Whatever your doing...

Keep doing IT!!!

Rakos


----------



## UberXterra (Sep 27, 2017)

Rakos said:


> Ka ching!
> 
> Whatever your doing...
> 
> Keep doing IT!!!


Thanks Rakos


----------



## Rakos (Sep 2, 2014)

UberXterra said:


> Thanks Rakos


No problem....

Beats throwing







poop...

Rakos


----------



## UberXterra (Sep 27, 2017)

Rakos said:


> No problem....
> 
> Beats throwing
> View attachment 162108
> ...


LOL


----------



## surlyuber619 (Oct 11, 2017)

lol @ tip signs and tip jars, that is some clown shit right there.


----------



## Julescase (Mar 29, 2017)

Rakos said:


> Tips are like girls....
> 
> IF you chase them...
> 
> ...


Hey I don't remember taking that picture with you Rakos! We must have had a great time that day.

PS: I wish!

. . . 



surlyuber619 said:


> lol @ tip signs and tip jars, that is some clown shit right there.

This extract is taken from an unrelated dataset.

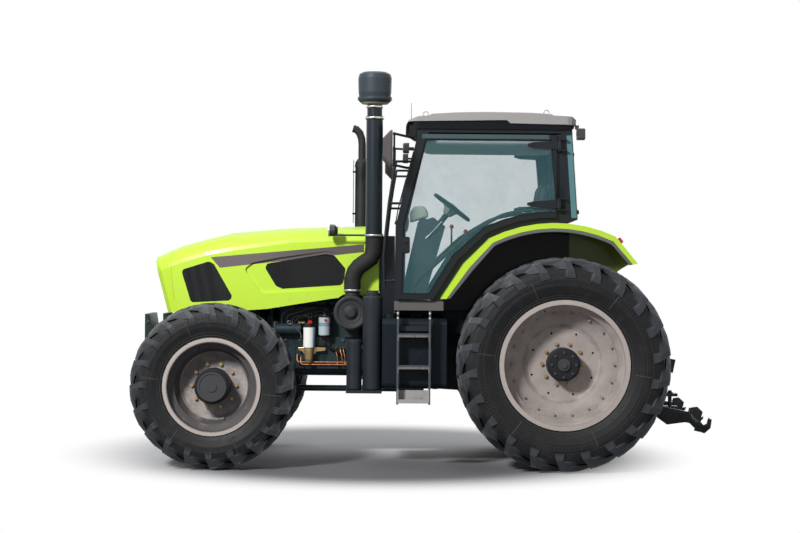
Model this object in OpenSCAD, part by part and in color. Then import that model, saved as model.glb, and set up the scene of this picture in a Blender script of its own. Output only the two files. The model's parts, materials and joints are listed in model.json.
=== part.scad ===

But they seem to help people. I don't have the gumption and I feel like it's a bit too "in your face" BUT no judgement at all to those who have tip jars - I'm envious that they have the nuts to do that. I feel like pax would not only sneer at it internally, but would down rate me too. ;\


----------



## ClydeClyde (May 8, 2017)

UberXterra said:


> I just recently added a tip jar and it seems to be working pretty good.. my ratings have stayed the same


Before Uber added tipping, I had a clown shit tip sign and would get quite a bit. Now that Uber's added tipping, tips are down. Tested with the tip sign and without. Doesn't seem to make a difference. Rating has remained the same.

I get tipped on most rides on Lyft. For all its bs, I prefer Lyft.


----------



## upyouruber (Jul 24, 2017)

Rakos said:


> Best tip I ever got....
> 
> Stay away from people...8>)
> 
> Rakos


Wrong. Best tip is stay away from steve2016!


----------